Learning verification modality
The course consists of a general section and a monographic section. To pass the first one, attending students must undergo an oral examination, of variable duration depending on the course of the examination itself. The interview aims to verify the levels of knowledge and understanding reached by students with regard to the themes of the general section and, at the same time, their capability to communicate with an appropriate language what they have learnt by the lessons and the reading of the recommended text. To pass the monographic section, instead, students must attend a seminar work, that will be held in the last phase of the course, where their capabilities of critical analysis and reworking of a written text (with regard to one or more topics about the monographic part) will be tested. Furthermore, students must be able to present the subject of that text to their colleagues and the teacher. Students not able to attend lessons must prove to have got the knowledge provided by the course in an oral exam, for what concerns both the general part and the monographic one.
Extended program
General section: radical changes experienced by the world of work in Italy from various points of view will be analysed from 1861 to 2000: composition and size of the workforce in different production sectors, organization of work, trade unions and trend of strikes.
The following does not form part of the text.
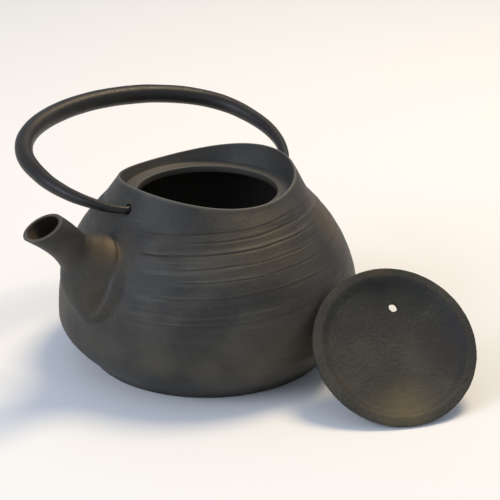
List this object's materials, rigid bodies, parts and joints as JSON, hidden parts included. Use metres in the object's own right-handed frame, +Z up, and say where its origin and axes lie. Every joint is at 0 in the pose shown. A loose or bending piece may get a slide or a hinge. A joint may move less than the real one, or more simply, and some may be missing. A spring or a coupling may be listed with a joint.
{
  "type": "cast iron kettle",
  "caption": "Small cast iron kettle with a swinging bail handle, a short upturned spout and a lift-off lid that leans against its side.",
  "frame": {"origin": "middle of the flat foot, on the surface that the kettle stands on", "axes": "+Z up, +X along the spout, the bail's pivot axis runs along X, and the bail leans towards -Y at rest"},
  "size_m": [0.1995, 0.2602, 0.1244],
  "materials": {
    "kettle_iron": "matte brown-black, sand cast, with fine brushed rings round the body",
    "bail_iron": "satin brown-black, smoothed bar",
    "lid_iron": "matte brown-black, grainy sand cast face"
  },
  "bodies": {
    "kettle": {"kettle_body": "kettle_iron"},
    "bail": {"bail_handle": "bail_iron"},
    "lid": {"lid": "lid_iron"}
  },
  "joints": [
    {"name": "bail_swing", "type": "hinge", "parent": "kettle", "child": "bail", "pos_m": [0, 0, 0.0943], "axis": [-1, 0, 0], "range_deg": [0, 153.6]},
    {"name": "lid_swing", "type": "hinge", "parent": "kettle", "child": "lid", "pos_m": [-0.01293, 0.06757, 0.08051], "axis": [0.966, 0.1324, -0.222], "range_deg": [0, 214.81]}
  ]
}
In particular, the course will retrace the curvy path in the direction of regulating and institutionalizing industrial relations, identifying the contents and modalities of the meeting-clash of labour and entrepreneurial working cultures. Monographic section: links between work, institutions and society from a historical perspective will be investigated, focusing on the issues of labour rights and freedoms and relations between workers, businesses and the State in the 19th and 20th centuries. From this point of view, an interdisciplinary (history, labour law, economics) and diachronic reading of the relationship between work, freedom and rights in Europe and Italy will be adopted.